MGM Resorts International, the Strip’s largest operator by number of properties (13), acknowledged as much with an announcement May 18 that after four years, it’s scrapping its parking fees. The Cosmopolitan quickly followed suit, and Caesars Entertainment took a tentative step in the same direction, saying it will eliminate the fees at Caesars Palace and the Flamingo, the first of its eight resorts slated to reopen.
Caesars will do away with self-parking fees only, but industry expert Steve Gallaway expects it’s just a matter of time before Caesars is compelled to follow MGM’s lead and eliminate valet parking fees as well.
“I don’t know how they don’t,” he told GGB News. “Are you going to be the only operator on the Las Vegas Strip that’s charging parking fees?”
Probably not. With the post-Covid hangover likely to keep tourism and MICE-related air travel down for some time, the drive-in market𑁋which accounts for around half of all visits to Vegas, bus trips included will be more important than ever.
There are also the locals to consider. About 1.8 million adults live in the Las Vegas Valley, and support a multibillion-dollar industry of neighborhood casinos. They tend to avoid the tourist traps and the tourist prices on the Strip. Anything operators can do to entice more of them through the doors would be a good thing as well.

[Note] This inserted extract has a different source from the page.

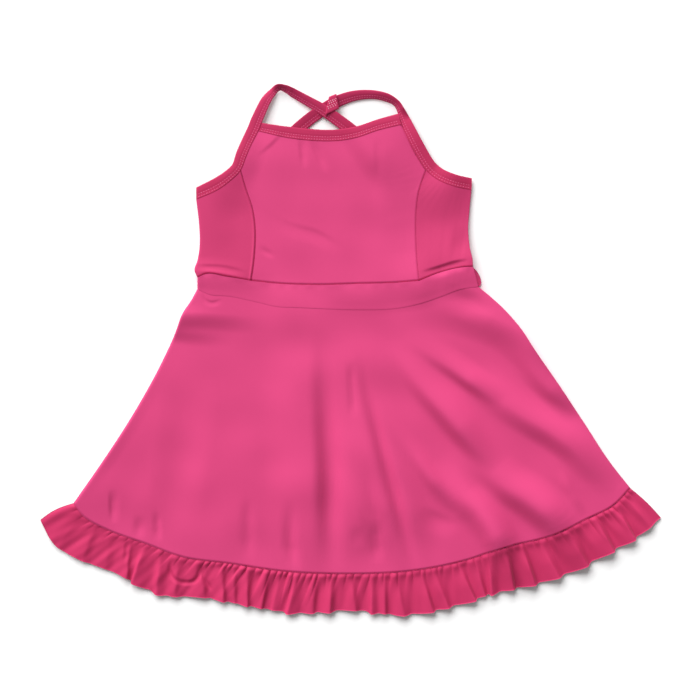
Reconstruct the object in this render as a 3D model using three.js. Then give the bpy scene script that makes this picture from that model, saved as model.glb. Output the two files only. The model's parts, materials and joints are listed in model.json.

“Operators are going to be looking to remove any and all barriers and obstacles they think they might encounter,” said Brent Pirosch, director of gaming consulting services for CBRE’s Global Gaming Group in Las Vegas. “They’ll be looking at all aspects of their business, looking at what they do and figuring out what they can do better.”
Gallaway, founder and head of industry consultants Global Market Advisors, says it’s time for some soul-searching as the Strip ponders its future in the new normal, whatever that turns out to be. In areas directly affecting the visitor experience𑁋like resort fees, the cost of food and drink and front-line service𑁋the value proposition isn’t what it used to be, in his view.
“I really, truly believe that for the Las Vegas Strip to grow in the future, they have to adjust their prices, they have to return to a focus on the customer and become competitive again with non-gaming destinations.”
He says charging for parking particularly fails the value test, not because the practice is unique to Las Vegas, which of course it isn’t, but because in Las Vegas it’s unnecessary. There’s plenty of space to park on the Strip, so attaching a premium to it strikes the consumer as a cash grab.
“It had nothing to do with supply and demand,” he said. “It was just the operators identifying another way to squeeze money out of the customer’s pocket.”
Stifel Nicolaus analyst Brad Boyer agrees, at least in spirit. As he told GGB News: “You need to create experiences that people can’t get anywhere else. It’s true there’s nothing like Las Vegas. But they’re going to need to do something to drive demand. They have to get back to basics, which is the leisure traveler.”
He sees the post-shutdown era as a “prime opportunity” to walk back a certain corporate “vision,” as he termed it, “where basically what you’re doing is cutting costs, cutting costs, cutting costs and jamming the consumer on the other side—then telling your investors you’re growing.”
Free parking is one small step. But it’s one Gallaway heartily welcomes.
“I was happy to see the release about MGM,” he said. “I really hope that it’s the beginning for how operators plan to reopen these properties by thinking about how they can start giving some value back. I think they’re recognizing they need to adjust their business model.”